– Już jestem! – radosnym głosem oznajmił Stanisław, trzymając pakunki z lekami i odzieżą. – Udało mi się zdobyć co nieco – informował od wejścia. W domu rozchodził się przyjemny zapach wieczornego posiłku. – Świetnie – odparła ciepłym, choć już zmęczonym głosem Józefa. Szykowała akurat kolację. Pomagały jej w tym mama – Magdalena Sokołowska z d. Rzostkowska, i teściowa – Katarzyna Bielecka z d. Grabowska. Na piecu stał wielki gar, wokół leżały nieuprzątnięte jeszcze warzywne obierki. – Dziś jest nas sporo – powiedziała. – I wszyscy głodni – dorzuciła matka Stanisława.
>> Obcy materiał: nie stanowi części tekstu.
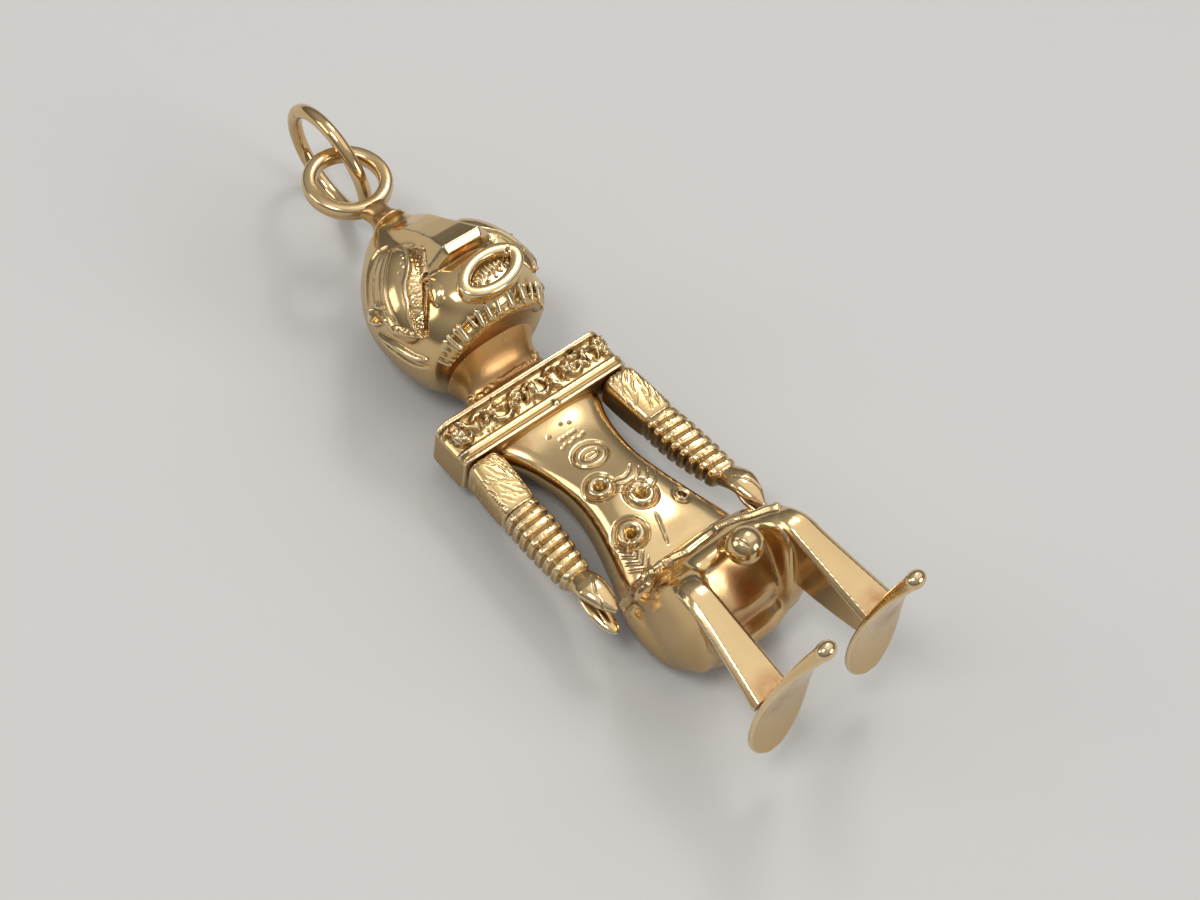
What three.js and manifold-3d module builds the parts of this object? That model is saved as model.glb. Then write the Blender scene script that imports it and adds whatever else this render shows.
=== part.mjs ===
// A cast and soldered gold figure pendant, in millimetres.
// +X is the figure's left, +Y runs up the figure to its ring and +Z is its front.
// It lies on its back on Z = 0, and Y = 0 is the middle of the seat's flat.
import * as THREE from 'three';
import { mergeVertices } from 'three/addons/utils/BufferGeometryUtils.js';
import Module from 'manifold-3d';

const wasm = await Module();
wasm.setup();

// Joints, and the reach of the blocks that cut a piece flat
const solderGap = 0.05;
const swingGap = 0.06;
const cutReach = 60;

// Seat, lap and bead
const seatTop = 3.0;
const seatBottom = -3.1;
const seatHalfWidth = 4.5;
const seatFront = 4.6;
const lapTop = 2.6;
const lapBottom = -2.2;
const lapHalfWidth = 4.25;
const lapFront = 7.35;
const lapBack = 2.5;
const beadRadius = 1.0;
const beadForward = 8.5;
const beadDrop = 0.5;
const pegRadius = 0.48;
const pegStart = 0.7;

// Torso
const torsoHeight = 10.4;
const torsoTopHalf = 3.62;
const waistHalf = 2.45;
const hipHalf = 3.9;
const bellyFront = 4.6;

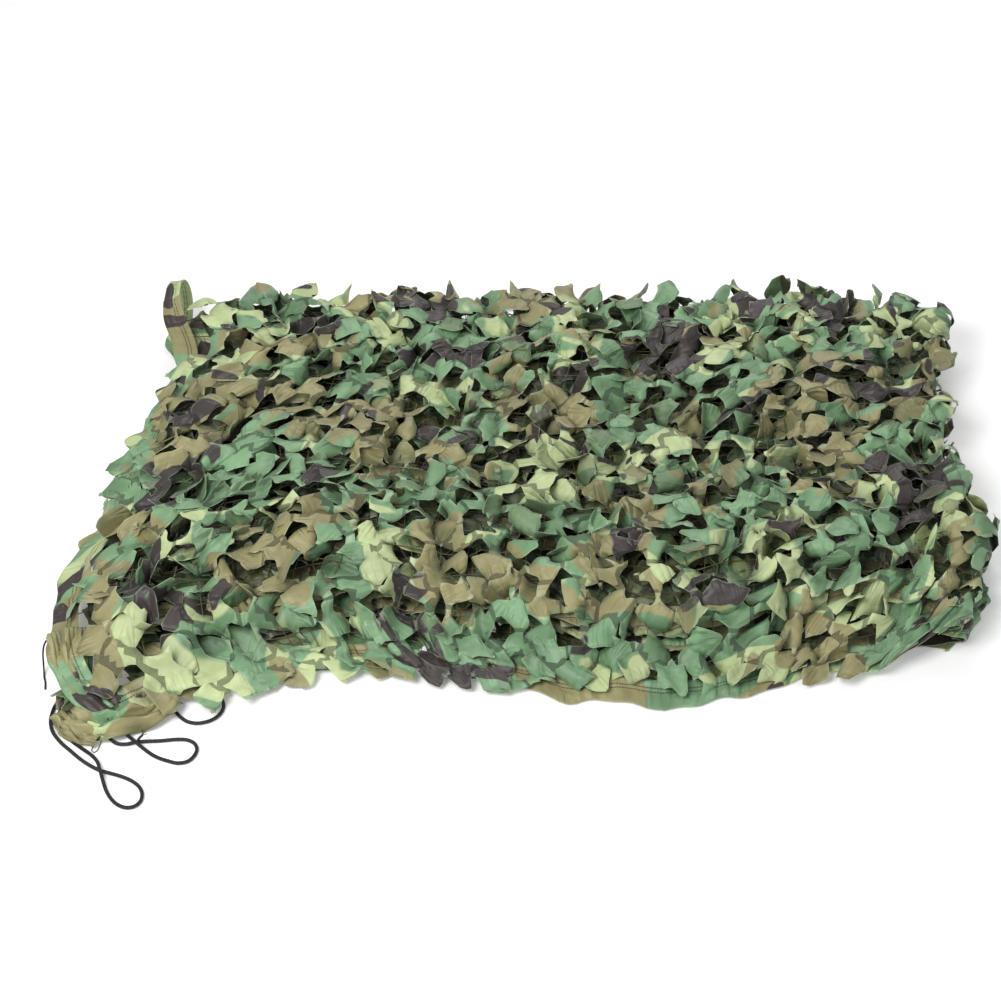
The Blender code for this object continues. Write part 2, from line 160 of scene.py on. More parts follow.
# At the far corner the outer short strip stands up in a tab: its place along the strip, and its rise
TAB_PLACE, TAB_RISE = 1.035, 0.050
STRING_STEP, STRING_HEIGHT, STRING_FULLNESS = 0.025, -0.0100, 1.41
STRING_DRIFT, STRING_WAVE = 0.009, 0.0035  # how far the strings wander on the sheet, and over it

# ------------------------------------------------------------------ the gathered corner
CORNER_PIECES = ("gathered_corner_1", "gathered_corner_2", "gathered_corner_3", "cord_mouth")
GATHERS = (
    # route, width, crown, phase
    (((-0.752, -0.338, 0.050), (-0.740, -0.385, 0.038), (-0.722, -0.425, 0.026), (-0.694, -0.452, 0.022),
      (-0.655, -0.466, 0.020)), 0.060, 0.014, 0.4),
    (((-0.722, -0.474, 0.008), (-0.690, -0.494, 0.010), (-0.655, -0.497, 0.011), (-0.618, -0.478, 0.012),
      (-0.590, -0.452, 0.013)), 0.066, 0.014, 2.1),
    (((-0.752, -0.472, 0.002), (-0.732, -0.495, 0.003), (-0.706, -0.514, 0.004), (-0.678, -0.526, 0.005)),
     0.042, 0.010, 3.3),
)
THREAD_ROUTE = (
    (-0.676, -0.513, 0.013), (-0.683, -0.527, 0.006), (-0.689, -0.539, 0.0016), (-0.6895, -0.546, 0.0012),
    (-0.6855, -0.5495, 0.0012), (-0.681, -0.5455, 0.0012), (-0.6785, -0.535, 0.0018),
    (-0.675, -0.524, 0.006), (-0.6715, -0.515, 0.013),
)

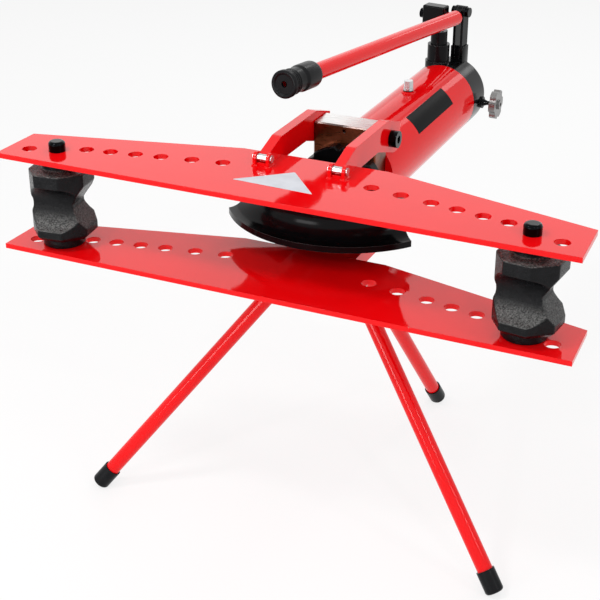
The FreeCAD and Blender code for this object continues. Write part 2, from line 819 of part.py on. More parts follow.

Tego wieczoru faktycznie było dla kogo gotować: oprócz małżonków, rodziców Józefy, mamy Stanisława i jego rodzeństwa było jeszcze ok. 20 wygłodniałych Żydów czekających w zabudowaniach na terenie ich gospodarstwa w kolonii Rudniki w Bednarzówce (pow. parczewski). Czasami ukrywających się gości było mniej, ok. pięciu, tym razem jednak zebrała się ich większa ekipa. Wiedzieli, że u Bieleckich zawsze znajdą wsparcie.

4 listopada 1942 r. zdarzyło się coś dziwnego: nikt na śniadanie nie przyszedł. – Stasiek, coś musiało się stać – niepokoiła się Józefa. I miała rację… Po jakimś czasie dał się słyszeć podejrzany hałas. Na podwórze zajechali niemieccy żandarmi z Parczewa. – Wyłazić – władczym tonem zakomenderował jeden z Niemców. Józefa i Stanisław wyszli przed dom. W oczach kobiety malowało się przerażenie. Hitlerowiec odbezpieczył karabin i strzelił. Raz… Dwa… Małżonkowie, rozstrzelani, osunęli się na ziemię. Po chwili oprawcy wywlekli z domu matkę i siostrę Stanisława. Kilku z nich przeszukiwało gospodarstwo. Ponieważ jednak nie znaleźli tam ani Żydów, ani broni – wbrew temu, o czym w donosie na posterunku mówili niejaki Jan Olesiuk z Bednarzówki i bliżej nieznany parobek – łaskawie poprzestali na brutalnym obiciu obydwu kobiet kolbami karabinów.